All entries below are to be set down again, identical to the source.

→ **Input rows**
□ □ □ □ □

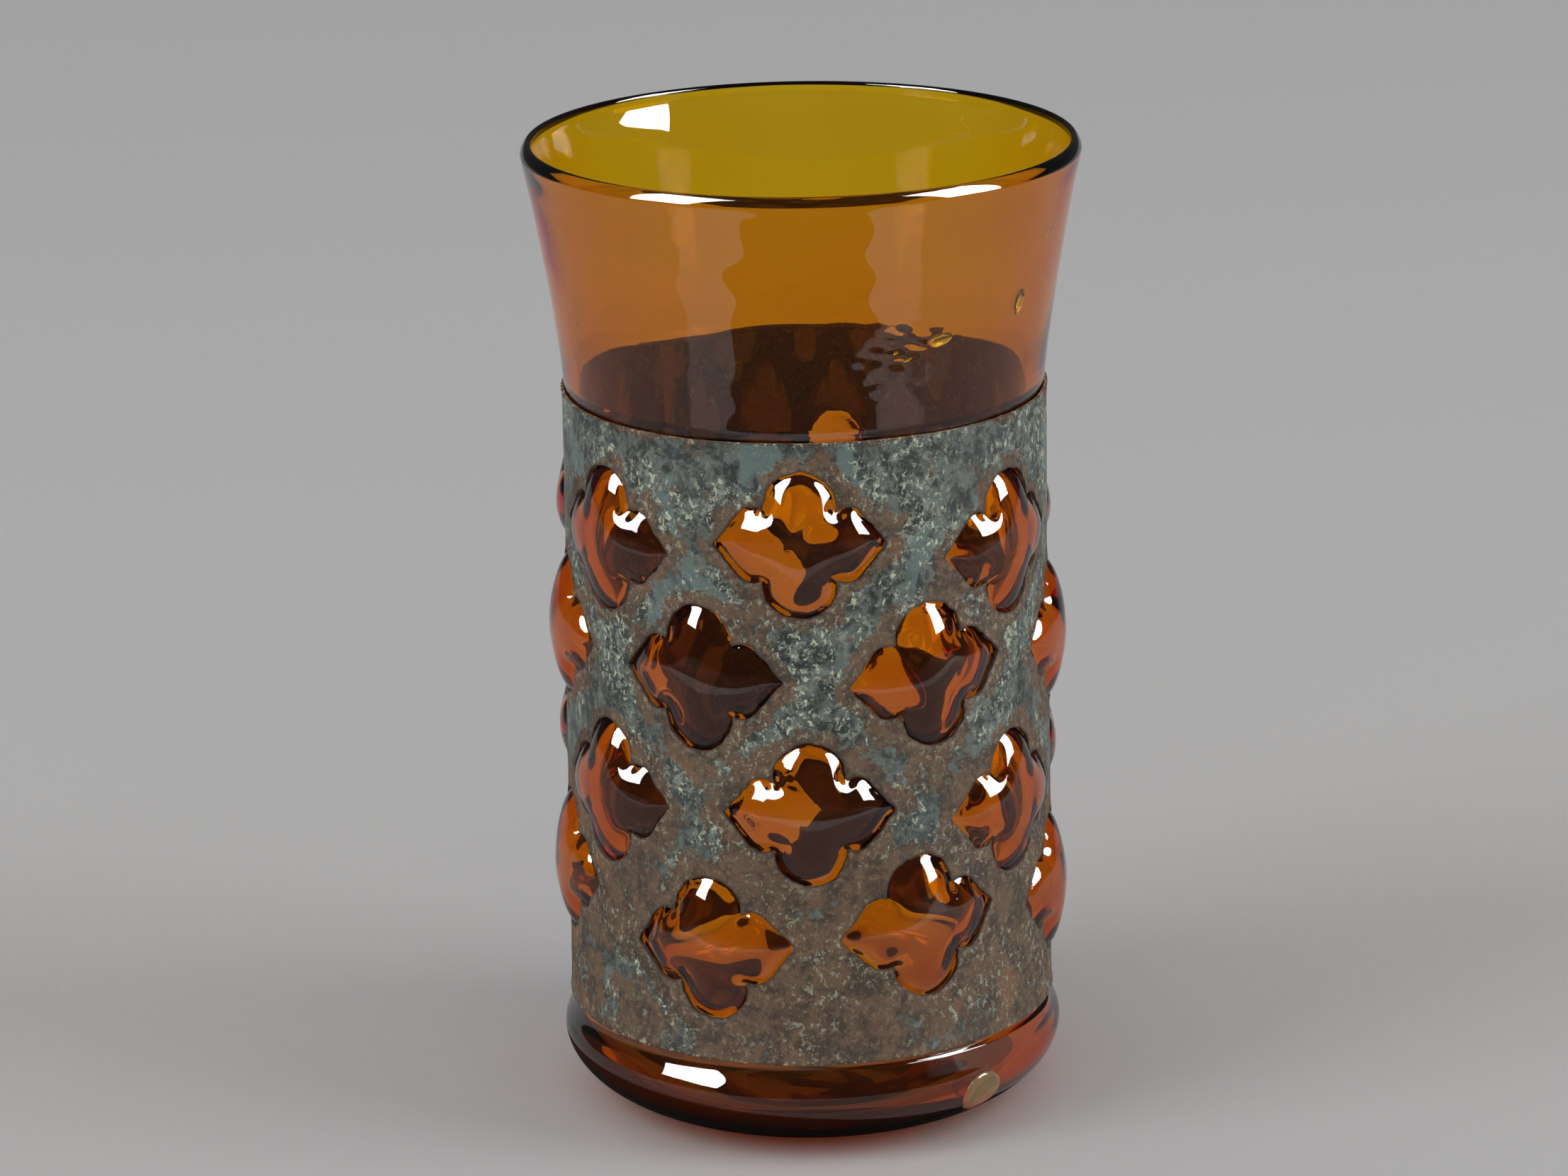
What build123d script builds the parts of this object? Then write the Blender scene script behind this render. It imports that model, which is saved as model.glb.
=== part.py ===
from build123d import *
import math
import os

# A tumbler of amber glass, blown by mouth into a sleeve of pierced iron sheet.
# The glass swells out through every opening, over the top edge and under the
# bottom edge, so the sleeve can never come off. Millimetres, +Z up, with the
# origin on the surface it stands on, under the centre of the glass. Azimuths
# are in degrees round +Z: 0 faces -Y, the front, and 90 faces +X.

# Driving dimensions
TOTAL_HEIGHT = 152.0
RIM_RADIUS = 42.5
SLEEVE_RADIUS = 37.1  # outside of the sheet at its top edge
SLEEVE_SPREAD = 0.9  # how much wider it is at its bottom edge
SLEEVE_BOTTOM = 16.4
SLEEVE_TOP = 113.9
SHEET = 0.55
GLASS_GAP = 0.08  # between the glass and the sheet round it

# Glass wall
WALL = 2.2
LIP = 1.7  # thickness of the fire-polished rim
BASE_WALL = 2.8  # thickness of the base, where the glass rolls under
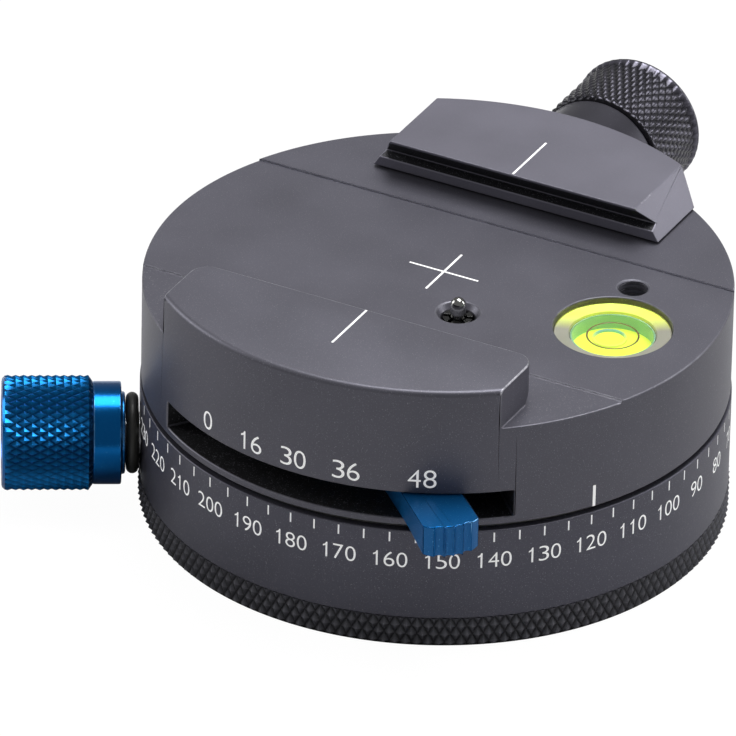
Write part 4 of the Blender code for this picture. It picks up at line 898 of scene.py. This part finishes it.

□ □ □ □ □

→ **The answer**
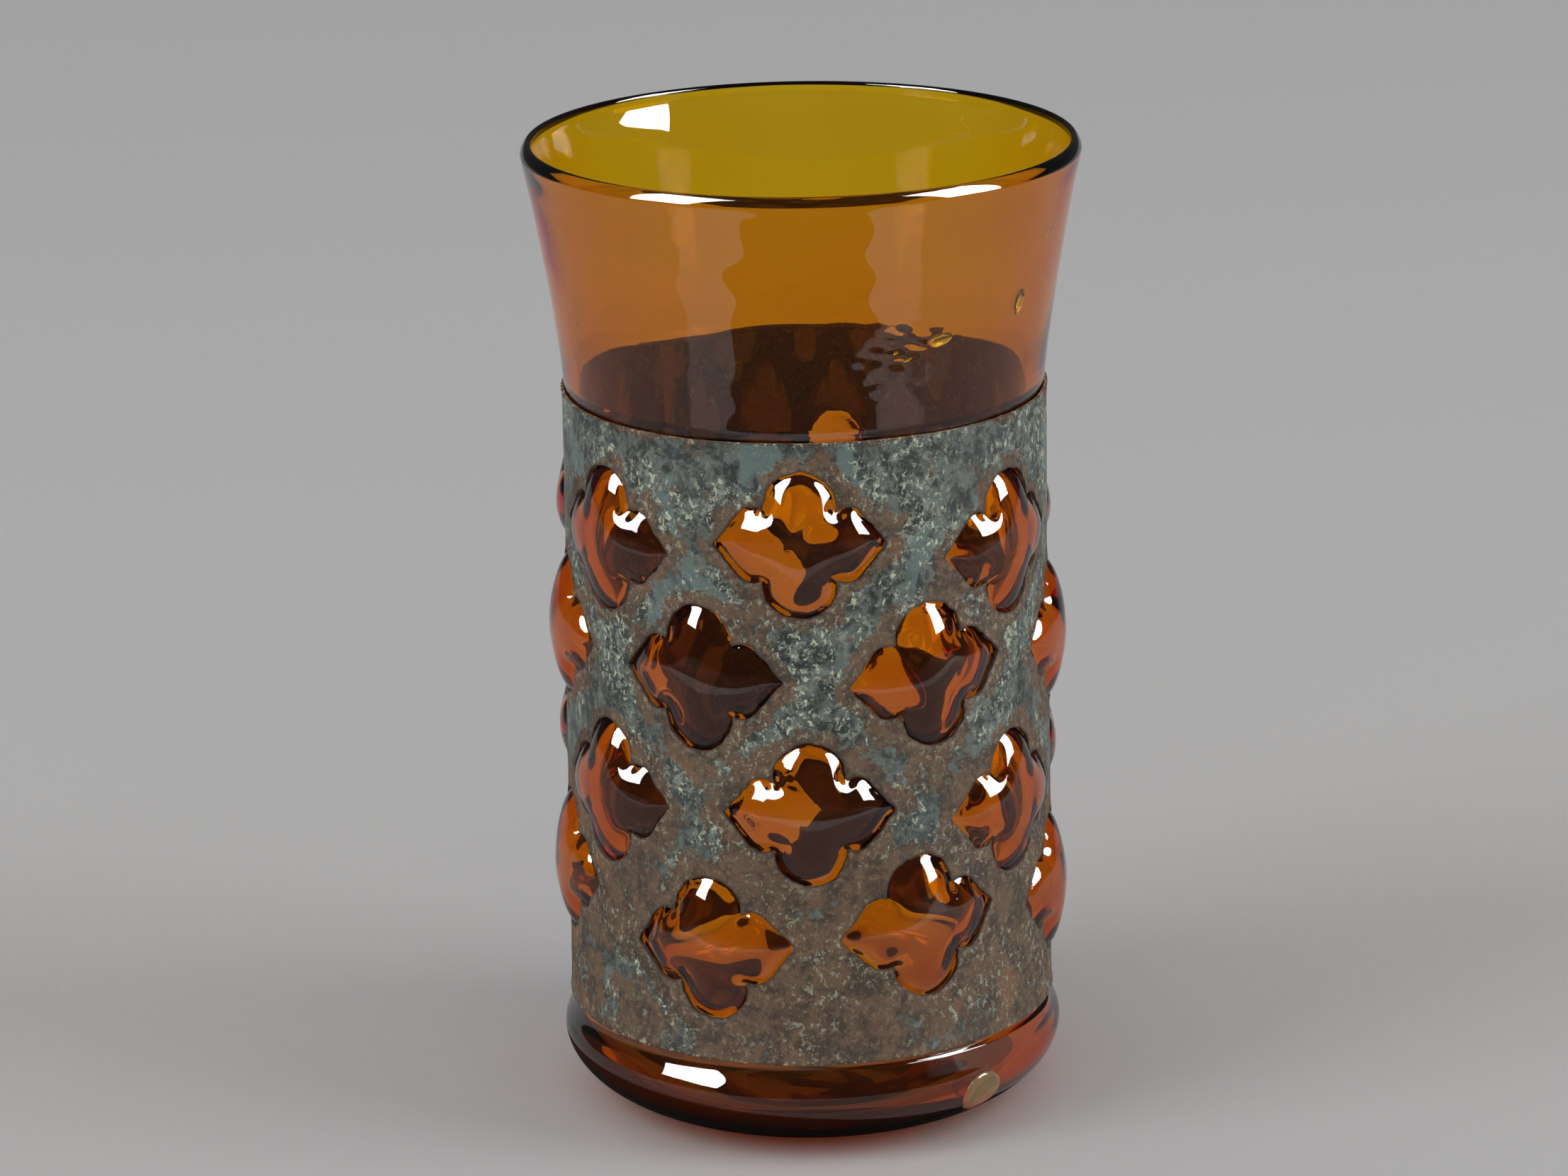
What build123d script builds the parts of this object? Then write the Blender scene script behind this render. It imports that model, which is saved as model.glb.
=== part.py ===
from build123d import *
import math
import os

# A tumbler of amber glass, blown by mouth into a sleeve of pierced iron sheet.
# The glass swells out through every opening, over the top edge and under the
# bottom edge, so the sleeve can never come off. Millimetres, +Z up, with the
# origin on the surface it stands on, under the centre of the glass. Azimuths
# are in degrees round +Z: 0 faces -Y, the front, and 90 faces +X.

# Driving dimensions
TOTAL_HEIGHT = 152.0
RIM_RADIUS = 42.5
SLEEVE_RADIUS = 37.1  # outside of the sheet at its top edge
SLEEVE_SPREAD = 0.9  # how much wider it is at its bottom edge
SLEEVE_BOTTOM = 16.4
SLEEVE_TOP = 113.9
SHEET = 0.55
GLASS_GAP = 0.08  # between the glass and the sheet round it

# Glass wall
WALL = 2.2
LIP = 1.7  # thickness of the fire-polished rim
BASE_WALL = 2.8  # thickness of the base, where the glass rolls under
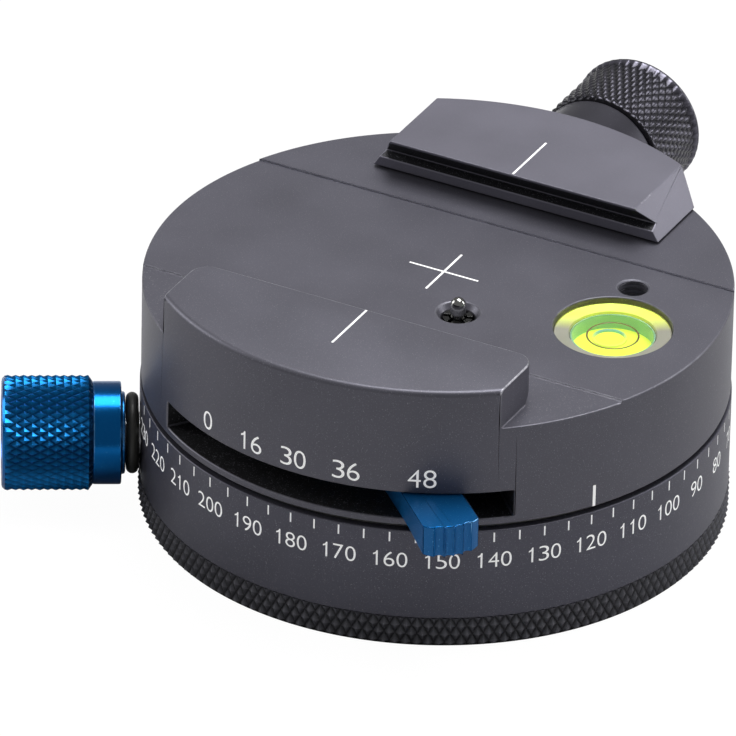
Write part 4 of the Blender code for this picture. It picks up at line 898 of scene.py. This part finishes it.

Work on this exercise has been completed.